So wie jeden Sommer wird in Wien wieder über die Pferdekutschen debattiert. Die eigentliche Frage ist aber nicht, ab welcher Temperatur die Fiaker hitzefrei bekommen, sondern wann dieser Unsinn endlich abgeschafft wird.
Wien. 24 Fiaker-Unternehmen gibt es gegenwärtig in der österreichischen Bundeshauptstadt, 146 Gespanne sind behördlich zugelassen. Dies bedeutet, dass hierfür also etwas weniger als 300 Pferde benötigt werden. Angesichts der hohen sommerlichen Temperaturen dieser Tage entbrennt nun wieder die Diskussion um die Wiener Pferdekutschen: Festgelegt ist bislang, dass die Tiere ab 35 Grad Celsius Lufttemperatur „hitzefrei“ bekommen müssen. Dieses Limit ist freilich recht hoch angesetzt, denn die „Wohlfühltemperatur“ für Pferde ist spätestens bei 25 Grad überschritten. Immerhin gibt es seitens der Wiener Stadtregierung nun Überlegungen, die Grenze auf 30 Grad zu senken, was aber über die Landesgesetzgebung nicht möglich ist – daher müsste das zuständige Bundesministerium aktiv werden, nämlich jenes von BM Mückstein. Man möchte meinen, dass dieses Thema bei den Grünen auf Gehör stoßen sollte, aber die einstige oder vermeintliche Umweltschutz- und Tierwohlpartei ist längst zum prinzipienlosen Steigbügelhalter der ÖVP mutiert.

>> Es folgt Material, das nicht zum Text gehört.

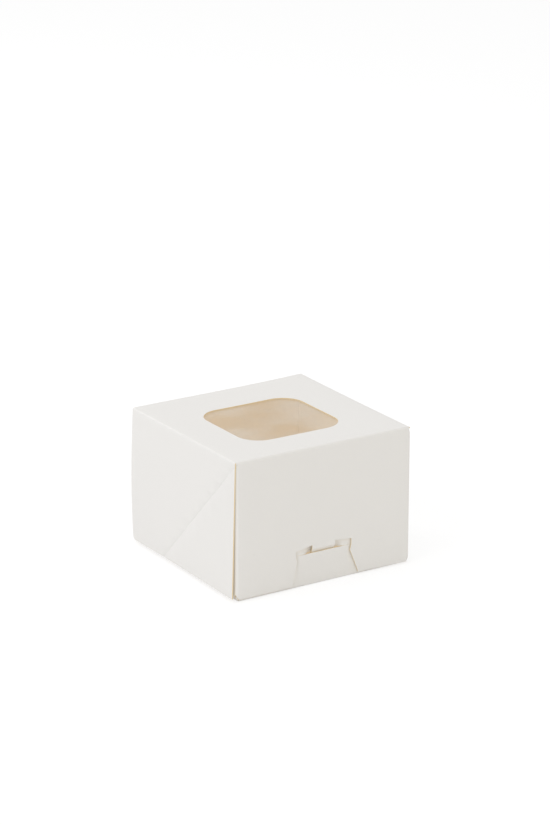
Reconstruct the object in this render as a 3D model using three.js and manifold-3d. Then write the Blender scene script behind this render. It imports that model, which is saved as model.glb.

Pferde gehören nicht in die Stadt
Eine Herabsetzung der Hitzegrenze ist aber ohnedies nur ein Minimalziel, das Schlimmeres verhüten soll: Pferde, die inmitten einer aufgeheizten Großstadt und in praller Sonne Kutschen ziehen sollen, sind stark gefährdet – es drohen Wärmestau, Überhitzung, Sonnenstich, Hitzschlag, Kreislaufversagen. Selbst bei niedrigeren Temperaturen kommt es immer wieder vor, dass Pferde unter den immensen Anstrengungen kollabieren und auf den Straßen Wiens sterben. Insofern darf und muss man schon die Frage stellen, was Pferdekutschen überhaupt im Wien des 21. Jahrhunderts verloren haben – und die Antwort lautet: absolut gar nichts. Natürlich haben die Mietfiaker schon seit weit über 100 Jahren keinerlei verkehrstechnische Relevanz mehr, sondern sind ausschließlich eine Touristenattraktion. Dass hierfür hunderte Tiere leiden müssen, dass ihre Gesundheit und ihr Leben aufs Spiel gesetzt wird, erscheint nicht nur anachronistisch, sondern fahrlässig und rücksichtslos. Die Pferde müssen raus aus der Stadt und runter von den Straßen Wiens, auf denen zigtausende Autos unterwegs sind, was allein schon zu erheblichem Stress für die Tiere führt. Die richtige und notwendige Forderung ist daher nicht, dass die Hitzegrenze gesenkt wird, sondern dass die Fiaker gänzlich abgeschafft werden – das kann man von der Wiener SPÖ freilich nicht erwarten.
Schlechte Arbeitsbedingungen für Kutscher
Darüber hinaus darf man auch etwas thematisieren, das bei der Fiakerdiskussion zumeist untergeht, nämlich die Situation der Kutscher, d.h. der Menschen, die hier ihre Arbeitsplätze haben und deren Bedingungen ebenfalls zu wünschen übriglassen. Es gibt in diesem Bereich keine Kollektivverträge und keine Betriebsräte, dafür aber schlechte Bezahlung und lange Arbeitszeiten. Und auch für den Fiakerfahrer selbst ist es – ebenso wie für ihre Zugtiere – überaus belastend, bei großer Hitze im offenen Gefährt durch die zubetonierten Teile der Wiener Innenstadt zu kurven, wobei man auch noch den Ausstößen der Verbrennungsmotoren direkt ausgesetzt ist. Insofern braucht es auch im Sinne der Arbeitenden bei den Fiakerunternehmen ein Umdenken: Touristen können ebenso gut in (elektro-)motorisierten Wägen die Sehenswürdigkeiten Wiens bestaunen, es braucht keine falsch verstandene „Tradition“. Dies würde nicht nur die Überlebenschancen der Pferde verbessern, sondern auch die Bedingungen der betroffenen Menschen. Eine anständige Entlohnung wäre dann freilich auch noch zu erkämpfen, aber das ist natürlich überall im Kapitalismus ein Problem – er steht eben grundsätzlich für die Ausbeutung von Mensch, Tier und Umwelt.